Mi disse che era insegnante in un istituto tecnico superiore a Mostar, e che all’inizio della guerra aveva portato in un posto sicuro sua moglie e i due figli. Lui era rimasto ancora un paio di mesi a Mostar, poi chissà come e perché si era ritrovato a Trieste senza una lira in tasca, senza conoscere una parola di italiano. Disse che aveva girovagato per giorni, sporco, affamato, sbandato, finché era stato avvicinato da un paesano che gli aveva fatto la proposta di andare con lui a prendere lo stereo della macchina parcheggiata lì vicino alla stazione e venderlo per aver "soldi da mangiare". Lui, nella sua ingenuità, era convinto che la macchina e lo stereo fossero del suo "nuovo amico" che voleva aiutarlo. "L’amico" di Muhamed era invece convinto di aver trovato uno che gli facesse "da palo" mentre lui rubava. Il doppio errore di valutazione ebbe conseguenze catastrofiche per Muhamed. Durante la prima azione scattò l’antifurto, e il suo "amico" si mise a correre via e sparì in gran fretta. Muhamed, non capendo nulla, rimase fermo, ma, quando il guardiano del parcheggio l’afferrò cercando di trattenerlo, nel tentativo di svincolarsi gli diede una spinta e il guardiano, scivolando sull’asfalto bagnato, si procurò una distorsione della caviglia. Nel frattempo arrivò la Polizia e Muhamed, ex insegnante dalla ex Jugoslavia, finì in carcere. Con il solito "avvocato" d’ufficio, non avendo nessuna esperienza giuridica, con l’interprete che traduceva solo le domande rivoltegli dal giudice, fu condannato alla pena di "anni quattro mesi sei di reclusione per concorso in rapina, lesioni personali e resistenza a pubblico ufficiale". Se avesse saputo e potuto raccontare ai giudici tutta la storia, probabilmente sarebbe stato rilasciato con sospensione condizionale.

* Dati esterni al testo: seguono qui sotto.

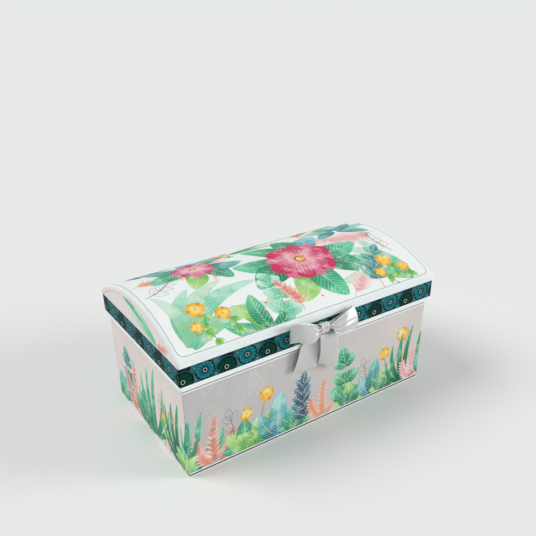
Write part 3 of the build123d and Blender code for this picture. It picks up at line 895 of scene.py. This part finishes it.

Dopo aver sentito che la sua fortezza si era aperta ho deciso di rivolgergli la domanda che riguardava il suo odore. La risposta è stata forse più imbarazzante della sua vicenda giuridica. Mi disse di non aver fatto la doccia da quando era entrato in carcere (un paio di mesi prima) poiché temeva di essere sodomizzato, cioè gli altri vedendo un uomo perduto l’avevano convinto, per scherzo (bello scherzo), che il "sesso di gruppo" rappresentasse una specie di "battesimo carcerario". E lui, richiamando alla memoria le scene viste nei film americani girati ad Alcatraz, si era convinto della storia. Il giorno dopo io partii per Milano e lui rimase a Trieste. Quando sono ritornato ho saputo che l’hanno trasferito a Torino: non ho potuto verificare se sono riuscito a convincerlo a farsi la doccia.